I was fortunate enough to be a performer for The Second City in my hometown of Detroit for two years. Whenever someone in the cast said something particularly memorable – a flub, an inspired line of improv, a comment on a drunk in the audience – we’d scrawl it on the wall of our dressing room with a magic marker. One quote I’ll always remember is “We are the highest form of the lowest art.”
The kind of comedy I’ve always been attracted to – sketch, improv, farce – has its basis in street performing, not in the kind of theatre that concerns itself with the indecisiveness of melancholy Danish Princes and Greek heroes who sleep with their mothers. Our forebears had to get laughs – fast and often – in order to get paid, at best, or not be driven out of town, at worst.
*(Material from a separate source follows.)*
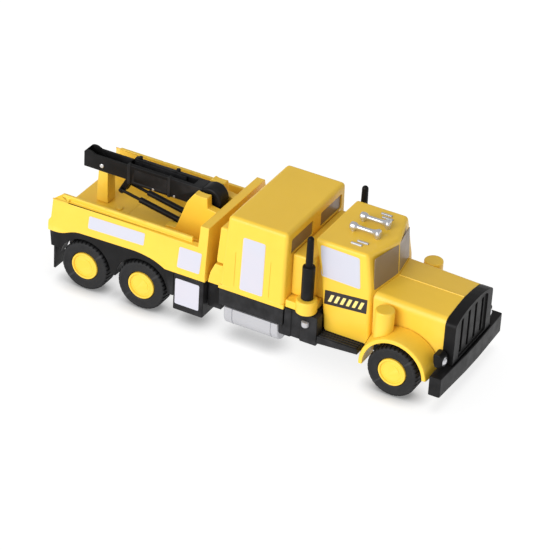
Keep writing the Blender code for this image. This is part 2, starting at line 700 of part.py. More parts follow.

Still, knowing all that, it can be easy to undervalue comedy. God knows Hollywood does. They rake in wheelbarrows full of cash from comedies every year. But will they give them an award? Nope. So whenever you sit down to write comedy, you have to clear that first mental hurdle: Does it matter? Shouldn’t I be writing something “important” that will bring down tyrants, lift up the downtrodden, and be so syllabus-worthy that it will live on to bore high school students who haven’t even been born yet?
Occasionally, when I wasn’t in a scene in a Second City revue, I’d go backstage and peek out through a gap in the set or a hole in the curtain. (Yes, all theatre curtains have holes. Producers hate spending money on curtains.) And I had the opportunity to watch members of the audience laugh at one of my castmates. The best kind were the involuntary belly laughs, people throwing their heads back, mouths wide open, literally roaring with laughter. I’d imagine that guy in the suit had come to the show from a job he hated where the boss had just chewed him out for not meeting his numbers. Maybe the lady on the aisle had gotten bad news about her mom earlier in the week and was overwhelmed by the choices she’d need to face. Maybe that couple in the back were having their first date night out in a year. And, even if it was just for a couple hours, we’d helped them forget their troubles, put things in perspective, and lower their blood pressure.
Does comedy matter? Hell yeah it does.